• _Given problem_
Extract, without alteration, each line from the start of the listing to the line bearing "HALF_DEPTH = DEPTH / 2".
╔══
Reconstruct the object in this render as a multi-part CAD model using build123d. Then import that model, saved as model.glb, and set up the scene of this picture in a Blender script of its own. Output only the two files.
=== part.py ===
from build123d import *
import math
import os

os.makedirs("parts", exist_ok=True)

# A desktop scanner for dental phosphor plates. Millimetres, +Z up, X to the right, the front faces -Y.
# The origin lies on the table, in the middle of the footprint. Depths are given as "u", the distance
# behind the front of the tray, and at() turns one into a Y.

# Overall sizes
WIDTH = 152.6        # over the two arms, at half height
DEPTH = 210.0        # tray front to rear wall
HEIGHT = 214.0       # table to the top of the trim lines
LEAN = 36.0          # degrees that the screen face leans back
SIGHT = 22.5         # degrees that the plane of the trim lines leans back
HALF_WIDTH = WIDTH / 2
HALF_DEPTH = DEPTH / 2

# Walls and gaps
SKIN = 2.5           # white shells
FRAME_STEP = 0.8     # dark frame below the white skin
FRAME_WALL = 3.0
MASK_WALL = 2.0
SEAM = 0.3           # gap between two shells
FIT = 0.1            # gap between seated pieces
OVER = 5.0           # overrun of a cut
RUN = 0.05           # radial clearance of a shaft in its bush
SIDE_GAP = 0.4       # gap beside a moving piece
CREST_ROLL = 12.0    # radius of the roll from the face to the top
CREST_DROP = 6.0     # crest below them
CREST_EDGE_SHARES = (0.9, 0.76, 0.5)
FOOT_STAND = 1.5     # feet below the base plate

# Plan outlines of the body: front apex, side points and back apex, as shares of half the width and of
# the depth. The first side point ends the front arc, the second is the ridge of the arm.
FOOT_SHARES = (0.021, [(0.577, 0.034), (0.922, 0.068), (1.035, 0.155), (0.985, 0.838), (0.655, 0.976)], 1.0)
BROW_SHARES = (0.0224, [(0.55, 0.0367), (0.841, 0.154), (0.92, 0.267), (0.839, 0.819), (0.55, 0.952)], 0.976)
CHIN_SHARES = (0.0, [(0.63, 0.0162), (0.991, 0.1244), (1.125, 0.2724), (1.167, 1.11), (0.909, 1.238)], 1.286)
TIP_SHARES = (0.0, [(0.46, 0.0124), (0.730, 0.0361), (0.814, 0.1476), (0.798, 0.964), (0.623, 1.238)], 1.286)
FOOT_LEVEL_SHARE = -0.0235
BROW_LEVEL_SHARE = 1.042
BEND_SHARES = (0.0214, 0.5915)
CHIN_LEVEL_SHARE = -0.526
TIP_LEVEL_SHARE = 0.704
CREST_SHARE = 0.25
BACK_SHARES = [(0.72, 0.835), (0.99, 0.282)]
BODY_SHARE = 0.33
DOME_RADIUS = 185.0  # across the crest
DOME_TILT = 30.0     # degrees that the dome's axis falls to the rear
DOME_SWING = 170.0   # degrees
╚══
• _Written solution_
Reconstruct the object in this render as a multi-part CAD model using build123d. Then import that model, saved as model.glb, and set up the scene of this picture in a Blender script of its own. Output only the two files.
=== part.py ===
from build123d import *
import math
import os

os.makedirs("parts", exist_ok=True)

# A desktop scanner for dental phosphor plates. Millimetres, +Z up, X to the right, the front faces -Y.
# The origin lies on the table, in the middle of the footprint. Depths are given as "u", the distance
# behind the front of the tray, and at() turns one into a Y.

# Overall sizes
WIDTH = 152.6        # over the two arms, at half height
DEPTH = 210.0        # tray front to rear wall
HEIGHT = 214.0       # table to the top of the trim lines
LEAN = 36.0          # degrees that the screen face leans back
SIGHT = 22.5         # degrees that the plane of the trim lines leans back
HALF_WIDTH = WIDTH / 2
HALF_DEPTH = DEPTH / 2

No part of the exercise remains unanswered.